Please know that I am glad it worked out for you.

<<My call for a renewed boom remains in place>>

Same here, for I also call for a new boom, though only after a still to be kaboom. I am simply not in a big hurry to test the temperature of the water, nor to lead a charge into the dark basement of whispering voices.

Given that China Telecom has 70 mm mobile customers, China Mobile a bunch more, China Unicom some more, all totalling 100 mm, I agree that CDMA has a future. Dare I suggest you risk some dollars on an emerging market telecom play, instead of equipment players. Companies can not live on royalty alone, unless they plan on doing no operations. If Qualcomm does plan on maintaining operations, they may lose their royalty in all manner of exotic ways.

<<... for the multitrillion$$ market cap destruction. That wasn't actual capital destruction [not all of it anyway]. Mostly it was just a sudden bidding up followed by a rapid bidding down. Which just means the money changed hands, not that there was actual destruction. Those $$multitrillions weren't wasted in building white elephants, though a $100 billion or two of white elephants were built.>>

Problem, when the price got bid up, folks borrowed based on the temporary wealth, and spent the ephemeral health. Market cap, like lust, is temporary; debt, like love, is forever.

<<Somebody buying at the top surely thinks there was capital destruction, but their payment went to somebody who still has that money>>

And these other guys with the cash intend to keep most of it, until a cleansing of the aforementioned debt gets cleaned up.

<<None of it was destroyed>>

That is one possible explanation, by which we can all agree that nothing was destroyed back in 1929.

<<On Alan cutting interest rates ... those lending money are going to feel very glum with their returns being hacked to ribbons. They will have cancelled various spending plans.
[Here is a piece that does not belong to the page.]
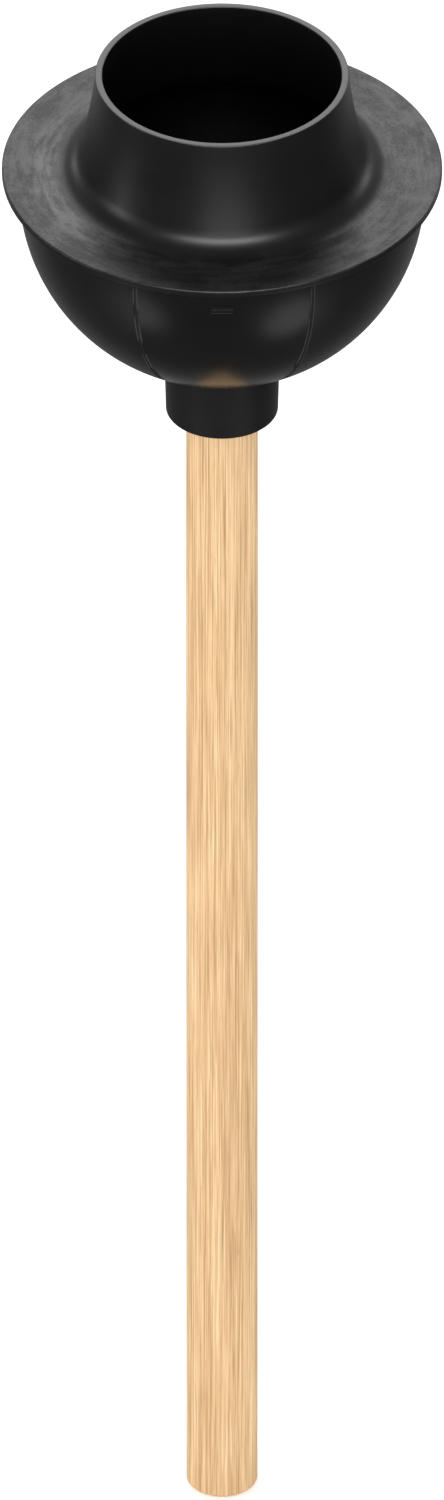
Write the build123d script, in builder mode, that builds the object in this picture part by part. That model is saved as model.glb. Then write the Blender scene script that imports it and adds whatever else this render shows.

So not only are the borrowers chastened and frightened, but now the lenders are damaged too>>

I agree. Capital is not being appreciated, and therefore I stay close to home with my capital, until it is appreciated again, after the cleansing.

<<Kiwiland real estate is cheap>> ... I figured, and yet I wait. Will come that way on trip planned for Bora Bora in 2002.

<<Well, I was just looking through what you wrote to find something I disagree strongly ... Maybe we agree and are just using different words to mean the same thing>>

I think we are on the same book, with you on page 200, and me on 150. BTW, the book is a cool 800 pages long!

Chugs, Jay



To: Maurice Winn who wrote (4304)6/5/2001 12:33:10 PM
From: Cogito Ergo Sum  Respond to of 74559
 
Hello Maurice,
'Somebody buying at the top surely thinks there was capital destruction, but their payment went to somebody who still has that money. None of it was destroyed.'
Someone gave their money away, correct. Doesn't the capital destruction really come when money is borrowed 'at the top' against some perceived value, and then later, said value turns out to be a tad too ethereal ?

'sycophantic admiration'. Gave me visions of Uriah Heep LOL.